Online banks, credit unions cast shadow
The comment letters also reflected persistent concerns from banks of all sizes about the rise of fintech competitors and credit unions, whose rates aren't reflected in the FDIC’s national rate calculations.
Currently, the FDIC’s methodology for calculating rates leans on the geographic spread of a bank and its branches, rather than having a bank’s rates counted once per institution.
Certain changes to the agency's proposal, like putting rates into silos organized by product offered, would diminish the advantage enjoyed by online challenger banks in certain ways. But bankers say that the emphasis on branches and deposit market share will continue to distort rates to the advantage of online and credit union competitors.
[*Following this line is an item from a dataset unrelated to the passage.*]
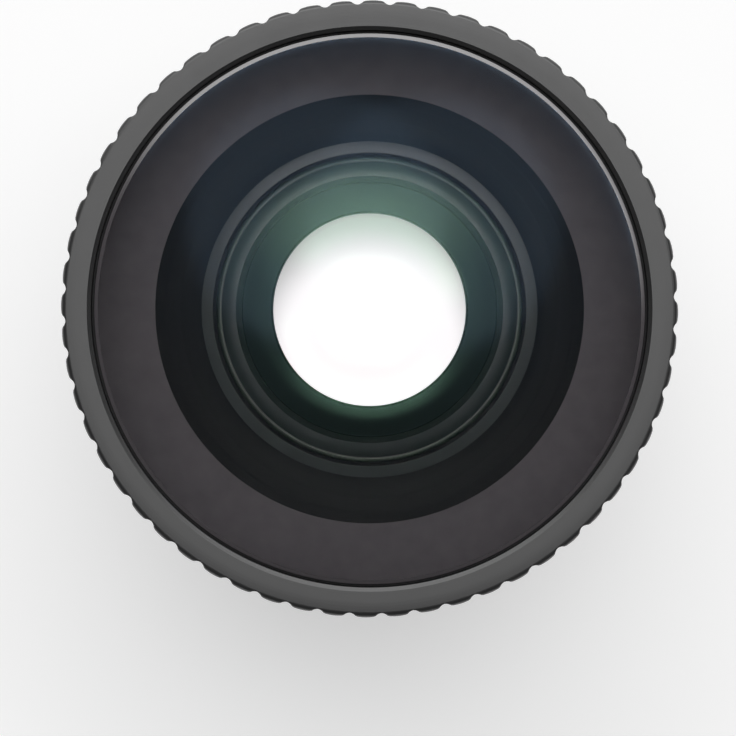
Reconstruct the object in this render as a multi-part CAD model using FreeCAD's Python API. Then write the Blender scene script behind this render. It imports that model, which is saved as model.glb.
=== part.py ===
"""Ultra-wide-angle add-on lens: a front section that unscrews from a base with an M17 rear thread.

Millimetres. The optical axis is +Z, the front glass looks up, and the lens stands on the end of
its rear thread at z = 0. Half-sections are written as (radius, height) points.
"""
import FreeCAD, Part
import math
import os

# Rear thread and seat face
MOUNT_THREAD_RADIUS = 8.5
MOUNT_THREAD_PITCH = 0.75
NOSE_LENGTH = 3.0
NOSE_WALL = 0.54
NOSE_CHAMFER = 0.25
RELIEF_LENGTH = 0.4
UNDERCUT_WIDTH = 0.3
UNDERCUT_DEPTH = 0.1
FLANGE_THICKNESS = 1.6
THREAD_DEPTH_SHARE = 0.6134
THREAD_ROOT_SHARE = 0.125
THREAD_FLANK_ANGLE = 30.0

# Screws that hold the mount ring
MOUNT_SCREW_COUNT = 3
MOUNT_SCREW_ANGLE = 90.0
MOUNT_SCREW_RADIUS = 0.7
MOUNT_SCREW_LENGTH = 4.0
MOUNT_SCREW_WALL = 0.45
MOUNT_HEAD_RADIUS = 1.15
MOUNT_HEAD_HEIGHT = 0.5
CROSS_RECESS_LENGTH = 1.3
CROSS_RECESS_WIDTH = 0.28
CROSS_RECESS_DEPTH = 0.35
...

The proposal “does not fully address the impact of internet banks and depository listing services within a local market,” wrote Jenna Burke, senior regulatory counsel for the Consumer Bankers Association. While the FDIC’s proposal to allow less than well-capitalized institutions to apply for a “local rate” of 90% of the rate paid on deposits in a given geographic area, “such a rate will be artificially low” if that geographic area doesn’t include rates offered by online banks or other nonbank competitors.
That concern was echoed by state regulators.
“The local rate cap calculation and process should factor in rates offered by internet-only banks,” wrote John Ryan, president of the Conference of State Bank Supervisors. “We encourage the FDIC to find a way to factor in the rates of internet-based institutions whose deposit footprint may have an acute effect on local market areas.”
In its proposal, the FDIC’s new calculation did not incorporate credit union rates but left the door cracked open to that approach, signaling that it “may consider evidence as to the rates offered by credit unions but only if the insured depository institution competes directly with the credit unions in the particular market."